Hajiumrahnews.com — Komisi Pemberantasan Korupsi (KPK) memanggil dua petinggi Koperasi Amphuri Bangkit Melayani sebagai saksi dalam penyidikan kasus dugaan tindak pidana korupsi (TPK) kuota haji tahun penyelenggaraan 2023–2024.
Keduanya adalah Joko Asmoro, Ketua Koperasi Amphuri Bangkit Melayani, dan Fandi, selaku Bendahara koperasi tersebut. Pemeriksaan dijadwalkan berlangsung di Gedung Merah Putih KPK, Jakarta, pada Selasa (14/10/2025).
“Hari ini, KPK menjadwalkan pemeriksaan terhadap saksi dugaan TPK terkait kuota haji untuk penyelenggaraan ibadah haji Indonesia tahun 2023–2024,” ujar Juru Bicara KPK Budi Prasetyo kepada wartawan di Jakarta.
Ia menambahkan, materi pemeriksaan terhadap para saksi akan diungkap setelah pemeriksaan selesai dilakukan.

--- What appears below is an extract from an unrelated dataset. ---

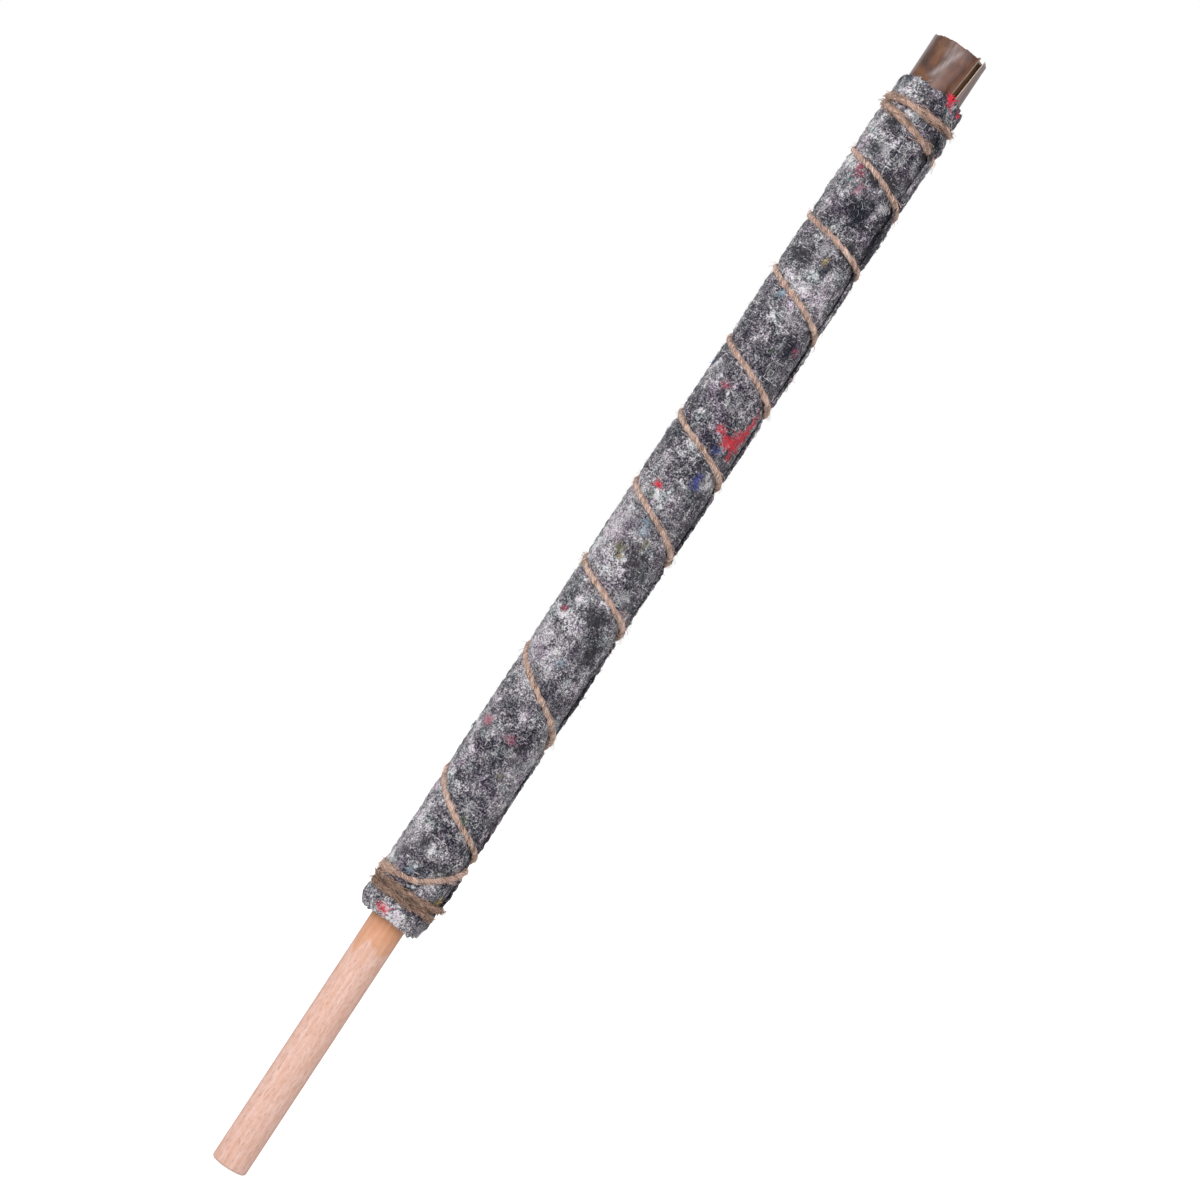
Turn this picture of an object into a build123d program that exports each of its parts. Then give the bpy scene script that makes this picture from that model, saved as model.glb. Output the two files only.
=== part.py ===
from build123d import *
import math
import os

# Hand torch: a beech stick whose upper part carries a roll of waxed brown paper,
# a thin waxed sheet round the roll, a recycled-fibre felt wound over both, and
# one length of jute twine that binds the felt.
# Millimetres. Origin at the centre of the stick's lower end, +Z along the stick
# towards the end that burns. The front, where the felt's free edge is just out
# of sight round the right side, faces -Y.

# --- driving dimensions -----------------------------------------------------
stick_radius = 10.0          # standard 20 mm dowel
handle_length = 149.0        # bare stick below the felt
felt_width = 505.0           # along the stick
paper_projection = 26.0      # paper standing out above the felt
stick_recess = 5.0           # stick's top end below the paper's rim
roll_recess = 1.0            # brown roll's rim below the outer sheet's rim
paper_start = 11.0           # lower end of the paper above the felt's lower edge
end_chamfer = 0.6            # broken edge at both ends of the stick

# --- wound layers -----------------------------------------------------------
wound_clearance = 0.1        # between the stick, roll, sheet and felt
roll_ply = 1.0               # one turn of the brown roll
roll_ply_gap = 0.25
roll_half_turns = 6
sheet_ply = 0.5              # outer waxed sheet, a single turn
sheet_slit_angle = 12.0      # part of the turn that the outer sheet leaves open
sheet_slit_centre = -41.0    # degrees from +X
felt_ply = 1.5
felt_ply_gap = 0.1
felt_half_turns = 3
felt_edge_angle = -20.0      # free edge of the felt, degrees from +X
roll_edge_angle = -70.0      # free edge of the brown roll, under the sheet

# --- twine ------------------------------------------------------------------
twine_diameter = 3.0
twine_sink = 1.1             # depth that the twine presses into the felt
groove_clearance = 0.1       # round the twine in its groove
twine_pass_gap = 0.5         # between two passes laid side by side
points_per_quarter = 3
edge_lead = 15.0             # degrees by which the twine climbs before the felt's edge
wound_width = 505.0          # felt width that the winding heights below belong to

# Heights of the twine's centre above the felt's lower edge, as the winding goes
# down: one row for each turn, at the left, front, right and back of the torch.
twine_pass = twine_diameter + twine_pass_gap
tie_height = 18.0
winding_heights = [
    (491.5, 491.0, 491.5, 491.0),
    (491.5 - twine_pass, 481.0, 474.0, 466.5),
    (459.0, 452.0, 440.5, 429.5),
    (418.5, 413.0, 405.0, 396.0),
    (387.0, 377.0, 365.0, 354.5),
    (344.0, 333.5, 321.5, 310.0),
    (298.5, 288.5, 276.5, 267.0),
    (257.5, 245.5, 231.0, 220.5),
    (210.0, 199.5, 187.0, 172.0),
    (156.5, 139.0, 121.5, 101.0),
    (81.0, 63.5, 50.0, 36.0),
    (tie_height + 1.1 * twine_pass, 25.5, 43.5, 31.0),
    (tie_height, tie_height, tie_height + 0.5, tie_height),
    (tie_height - 1.1 * twine_pass, tie_height - 1.2 * twine_pass, tie_height - 1.2 * twine_pass),
]

# --- sizes worked out from those above --------------------------------------
felt_top = handle_length + felt_width
paper_bottom = handle_length + paper_start
sheet_top = felt_top + paper_projection
roll_top = sheet_top - roll_recess
stick_top = sheet_top - stick_recess
roll_pitch = roll_ply + roll_ply_gap
felt_pitch = felt_ply + felt_ply_gap
roll_bore = stick_radius + wound_clearance
roll_outer = roll_bore + roll_half_turns * roll_pitch / 2 + roll_ply
sheet_bore = roll_outer + wound_clearance
sheet_outer = sheet_bore + sheet_ply
felt_bore = sheet_outer + wound_clearance
felt_outer = felt_bore + felt_half_turns * felt_pitch / 2 + felt_ply


def polar(radius, angle):
    """A point at this distance from the axis and this angle from +X, in degrees."""
    turned = math.radians(angle)
    return (radius * math.cos(turned), radius * math.sin(turned))


def wound_section(bore, ply, pitch, half_turns, edge_angle):
    """Section of a sheet wound inwards, counterclockwise, from its free edge.

    Each half turn is an arc. The arcs' centres change sides of the axis, so each
    arc runs on smoothly into the next one.
    """
    inner_radii = [bore + pitch / 4 + k * pitch / 2 for k in range(half_turns)]
    with BuildLine() as outline:
        for k, inner_radius in enumerate(reversed(inner_radii)):
            centre = polar(pitch / 4, edge_angle + 180 * k)
            start = edge_angle + 180 * k
            CenterArc(centre, inner_radius, start, 180)
            CenterArc(centre, inner_radius + ply, start, 180)
        edge_inner = inner_radii[-1] + pitch / 4
        end_angle = edge_angle + 180 * half_turns
        Line(polar(edge_inner, edge_angle), polar(edge_inner + ply, edge_angle))
        Line(polar(bore, end_angle), polar(bore + ply, end_angle))
    return outline.edges()


def felt_surface(angle):
    """Distance of the felt's outer surface from the axis at this angle."""
    turned_in = (angle - felt_edge_angle) % 360
    return felt_outer - felt_pitch * turned_in / 360


# --- twine's route ----------------------------------------------------------
step = 90 / points_per_quarter
quarter_heights = [height for turn in winding_heights for height in turn]
width_share = felt_width / wound_width
twine_points = []
for quarter, (upper, lower) in enumerate(zip(quarter_heights, quarter_heights[1:])):
    for k in range(points_per_quarter):
        angle = 180 + 90 * quarter + step * k
        height = upper + (lower - upper) * k / points_per_quarter
        path_radius = felt_surface(angle + edge_lead) + twine_diameter / 2 - twine_sink
        corner = polar(path_radius / math.cos(math.radians(step / 2)), angle)
        twine_points.append(Vector(*corner, handle_length + height * width_share))

# Every arc takes 0.45 of the shorter of its two runs.
arc_share = 0.45
twine_radii = []
for before, corner, after in zip(twine_points, twine_points[1:], twine_points[2:]):
    half_turn = math.radians((corner - before).get_angle(after - corner)) / 2
    shorter = min((corner - before).length, (after - corner).length)
    twine_radii.append(arc_share * shorter / math.tan(half_turn))

with BuildLine() as twine_route:
    FilletPolyline(*twine_points, radius=twine_radii)
twine_start = Plane(origin=twine_route.line @ 0, z_dir=twine_route.line % 0)
twine_path = twine_route.wire()

# The groove is cut one turn at a time: each corner of the route is a run and an arc.
turn_edges = 2 * 4 * points_per_quarter
path_edges = twine_path.order_edges()
groove_stretches = [
    Wire(path_edges[first:first + turn_edges])
    for first in range(0, len(path_edges), turn_edges)
]

# --- handle stick -----------------------------------------------------------
with BuildPart() as handle_stick:
    with BuildSketch():
        Circle(stick_radius)
    extrude(amount=stick_top)
    ends = handle_stick.edges().filter_by(GeomType.CIRCLE)
    chamfer(ends, length=end_chamfer)

# --- inner roll of waxed brown paper ----------------------------------------
roll_section = wound_section(
    roll_bore, roll_ply, roll_pitch, roll_half_turns, roll_edge_angle
)
with BuildPart() as inner_paper_roll:
    with BuildSketch(Plane.XY.offset(paper_bottom)):
        make_face(roll_section)
    extrude(amount=roll_top - paper_bottom)

# --- outer waxed sheet, open along one side ---------------------------------
with BuildPart() as outer_paper_sheet:
    slit_start = sheet_slit_centre - sheet_slit_angle / 2
    slit_end = sheet_slit_centre + sheet_slit_angle / 2
    with BuildSketch(Plane.XY.offset(paper_bottom)):
        with BuildLine():
            CenterArc((0, 0), sheet_bore, slit_end, 360 - sheet_slit_angle)
            CenterArc((0, 0), sheet_outer, slit_end, 360 - sheet_slit_angle)
            Line(polar(sheet_bore, slit_start), polar(sheet_outer, slit_start))
            Line(polar(sheet_bore, slit_end), polar(sheet_outer, slit_end))
        make_face()
    extrude(amount=sheet_top - paper_bottom)

# --- felt, wound one and a half times and grooved where the twine presses ----
felt_section = wound_section(
    felt_bore, felt_ply, felt_pitch, felt_half_turns, felt_edge_angle
)
with BuildPart() as felt_wrap:
    with BuildSketch(Plane.XY.offset(handle_length)):
        make_face(felt_section)
    extrude(amount=felt_width)
    for stretch in groove_stretches:
        with BuildSketch(Plane(origin=stretch @ 0, z_dir=stretch % 0)):
            Circle(twine_diameter / 2 + groove_clearance)
        sweep(path=stretch, mode=Mode.SUBTRACT)

# --- twine ------------------------------------------------------------------
with BuildPart() as jute_twine:
    with BuildSketch(twine_start):
        Circle(twine_diameter / 2)
    sweep(path=twine_path)

handle_stick.part.label = "handle_stick"
inner_paper_roll.part.label = "inner_paper_roll"
outer_paper_sheet.part.label = "outer_paper_sheet"
felt_wrap.part.label = "felt_wrap"
jute_twine.part.label = "jute_twine"

# --- check of the twine's sweep ---------------------------------------------
swept = math.pi * (twine_diameter / 2) ** 2 * twine_path.length
print(f"twine length {twine_path.length:.0f} mm, arcs {min(twine_radii):.1f}"
      f" to {max(twine_radii):.1f} mm, volume {jute_twine.part.volume / swept:.4f} of swept")

os.makedirs("parts", exist_ok=True)
export_step(handle_stick.part, "parts/handle_stick.step")
export_step(inner_paper_roll.part, "parts/inner_paper_roll.step")
export_step(outer_paper_sheet.part, "parts/outer_paper_sheet.step")
export_step(felt_wrap.part, "parts/felt_wrap.step")
export_step(jute_twine.part, "parts/jute_twine.step")
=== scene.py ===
import bpy
import bmesh
import math
import numpy as np
from mathutils import Matrix, Vector


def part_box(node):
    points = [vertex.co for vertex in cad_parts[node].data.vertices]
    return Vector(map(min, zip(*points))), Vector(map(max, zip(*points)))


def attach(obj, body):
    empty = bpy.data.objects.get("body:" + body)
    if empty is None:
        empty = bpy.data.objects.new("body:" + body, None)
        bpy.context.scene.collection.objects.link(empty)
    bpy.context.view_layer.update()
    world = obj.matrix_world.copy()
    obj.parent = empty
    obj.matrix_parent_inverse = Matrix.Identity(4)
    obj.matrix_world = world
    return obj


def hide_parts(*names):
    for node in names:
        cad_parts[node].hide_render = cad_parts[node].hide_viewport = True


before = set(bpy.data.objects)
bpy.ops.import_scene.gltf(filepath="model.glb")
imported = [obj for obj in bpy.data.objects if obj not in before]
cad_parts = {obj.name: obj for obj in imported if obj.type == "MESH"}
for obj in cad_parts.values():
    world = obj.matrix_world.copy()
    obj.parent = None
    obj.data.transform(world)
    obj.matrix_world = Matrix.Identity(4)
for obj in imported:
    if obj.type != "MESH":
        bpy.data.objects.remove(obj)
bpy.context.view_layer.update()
mm = 0.001
fullTurn = 2 * math.pi
print("frame loaded:", ", ".join(sorted(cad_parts)))

# camera: level with the torch's middle, rolled so that the torch leans right
cameraSet = {"distance": 1.765, "aimHeight": 0.3448, "lens": 103.8, "sensor": 36.0, "roll": 33.3}


def newObject(name, data):
    made = bpy.data.objects.new(name, data)
    bpy.context.scene.collection.objects.link(made)
    return made


def makeCamera():
    roll = math.radians(cameraSet["roll"])
    right = Vector((math.cos(roll), 0, math.sin(roll)))
    up = Vector((-math.sin(roll), 0, math.cos(roll)))
    back = Vector((0, -1, 0))
    data = bpy.data.cameras.new("torchCamera")
    data.lens = cameraSet["lens"]
    data.sensor_width = cameraSet["sensor"]
    data.clip_end = 100
    camera = newObject("torchCamera", data)
    place = Vector((0, -cameraSet["distance"], cameraSet["aimHeight"]))
    camera.matrix_world = Matrix.Translation(place) @ Matrix((right, up, back)).transposed().to_4x4()
    bpy.context.scene.camera = camera


makeCamera()


# helpers for node trees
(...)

KPK sebelumnya telah menaikkan status penanganan kasus dugaan korupsi kuota haji ke tahap penyidikan sejak 8 Agustus 2025, berdasarkan surat perintah penyidikan (sprindik) umum. Meski begitu, hingga kini lembaga antirasuah tersebut belum menetapkan tersangka.
“Tim penyidik masih melakukan pemeriksaan intensif terhadap sejumlah saksi dan pihak terkait. Penetapan tersangka akan diumumkan setelah alat bukti dinilai cukup,” jelas sumber internal KPK.
Nilai kerugian negara dalam perkara ini diperkirakan lebih dari Rp1 triliun.
Kasus ini bermula dari tambahan 20.000 kuota haji yang diberikan Pemerintah Arab Saudi kepada Indonesia usai pertemuan antara Presiden Joko Widodo dan otoritas Saudi pada 2023.
Tambahan kuota tersebut kemudian diatur melalui Surat Keputusan Menteri Agama (SK Menag) tertanggal 15 Januari 2024 era Menteri Yaqut Cholil Qoumas, yang membagi tambahan tersebut menjadi dua kategori:
10.000 kuota haji reguler, dan
10.000 kuota haji khusus.
Dari total kuota khusus, sebanyak 9.222 dialokasikan untuk jemaah dan 778 untuk petugas, dengan pengelolaan diserahkan kepada biro travel swasta melalui asosiasi penyelenggara haji dan umrah.
KPK menemukan indikasi adanya praktik jual beli kuota melalui setoran dana dari perusahaan travel kepada oknum pejabat Kementerian Agama. Nilai setoran tersebut berkisar antara USD 2.600 hingga USD 7.000 per kuota, atau setara Rp41,9 juta hingga Rp113 juta.
Pembagian kuota tambahan ini diduga melanggar Pasal 64 Undang-Undang Nomor 8 Tahun 2019, yang mengatur komposisi kuota haji 92 persen untuk reguler dan 8 persen untuk khusus.
KPK mencatat, sedikitnya 13 asosiasi penyelenggara dan sekitar 400 biro travel ikut terlibat dalam mekanisme distribusi tersebut. Dana hasil transaksi disebut-sebut mengalir ke sejumlah pejabat dan pihak terkait dalam bentuk komitmen pembagian kuota tambahan.
Sebagai bagian dari proses penyidikan, KPK telah menyita dua rumah mewah di kawasan Jakarta Selatan senilai sekitar Rp6,5 miliar. Aset itu diduga dibeli oleh seorang pegawai Direktorat Jenderal Penyelenggaraan Haji dan Umrah (PHU) Kementerian Agama menggunakan dana setoran pengusaha travel.
Langkah penyitaan dilakukan pada Senin (8/9/2025) setelah penyidik menelusuri aliran dana yang disebut berasal dari hasil transaksi kuota haji tambahan.
KPK menegaskan akan terus mengusut kasus ini hingga tuntas, termasuk menelusuri keterlibatan pihak lain baik di lingkungan kementerian maupun asosiasi penyelenggara ibadah haji.